Do Number 8 Please respond fast WILL MARK BRAINLIEST (THIS INVOLVES INCLINED PLANES)

jasenka [17]

Answer:

We need to apply a force of magnitude 32.13 N

Explanation:

The forces acting on this crate are:

1) the crate's weight (which we can decompose in two components: one parallel to the incline, and the other one perpendicular to it) The parallel component of the weight is the product of the mass, times g (9.8 m/s^2) times sin(35). This component is pointing down the incline, and let's call it the "x" component.
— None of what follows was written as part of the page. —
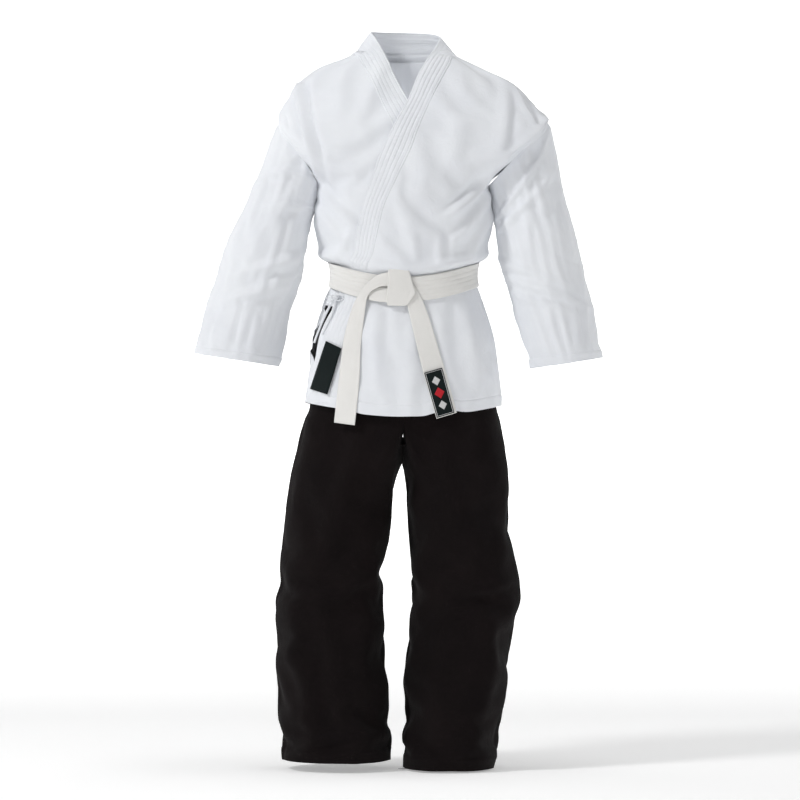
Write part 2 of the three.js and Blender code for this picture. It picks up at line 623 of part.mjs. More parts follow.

Its magnitude is given by:

$w_x=m\,\,g\,\,sin(35^o)$

The magnitude of the perpendicular component of the weight (let's call it the y-component) is given by the expression:

$w_y=m\,\,g\,\,cos(35^o)$

2) The force of friction between the crate and the surface of the incline (acting parallel to the incline and opposite the direction of the parallel component of the weight ( $w_x$ )

3) The extra force we need to apply perpendicular to the incline and towards it (lets call it "E") so the crate doesn't slide down.

4) The normal force that the incline applies on the crate as reaction. This force is pointing away from the incline.

For the block not to move (slide down the incline), we need that the parallel component of the weight equals the force of friction with the surface of the incline. Let's call this force of friction $f_s$ , and recall that it is defined as the product of the normal force times the coefficient of friction (given as 0.3 in value). This in equation form becomes:

$f_s=m\,g\,sin(35^o)\\\mu\,\,n=m\,g\,sin(35^o)\\n=\frac{m\,g\,sin(35^o)}{\mu} \\n=\frac{3\,*\,9.8\,\,sin(35^o)}{\0.3}\\n=56.21 \,\,N$

We solved for the needed magnitude of the normal force in order to keep the crate from sliding.

Now we study the forces vertical to the incline, which should also be balanced since the crate is not moving in this direction. We add all the forces acting towards the incline (the perpendicular component of the crate's weight, and the extra force "E"), and make them equal to the only force coming outwards (the normal force):

$n=E+m\,\,g\,\,cos(35^o)$

and we can solve for the magnitude of the extra force we need to apply by replacing all other known values:

$n=E+m\,\,g\,\,cos(35^o)\\56.21\,N=E+3\,*\,9.8\,\,cos(35^o)\,N\\E= [56.21-3\,*\,9.8\,\,cos(35^o)]\,N\\E=32.13\,N$

So this is the magnitude of the force we need to apply in order to keep the crate from sliding down the incline.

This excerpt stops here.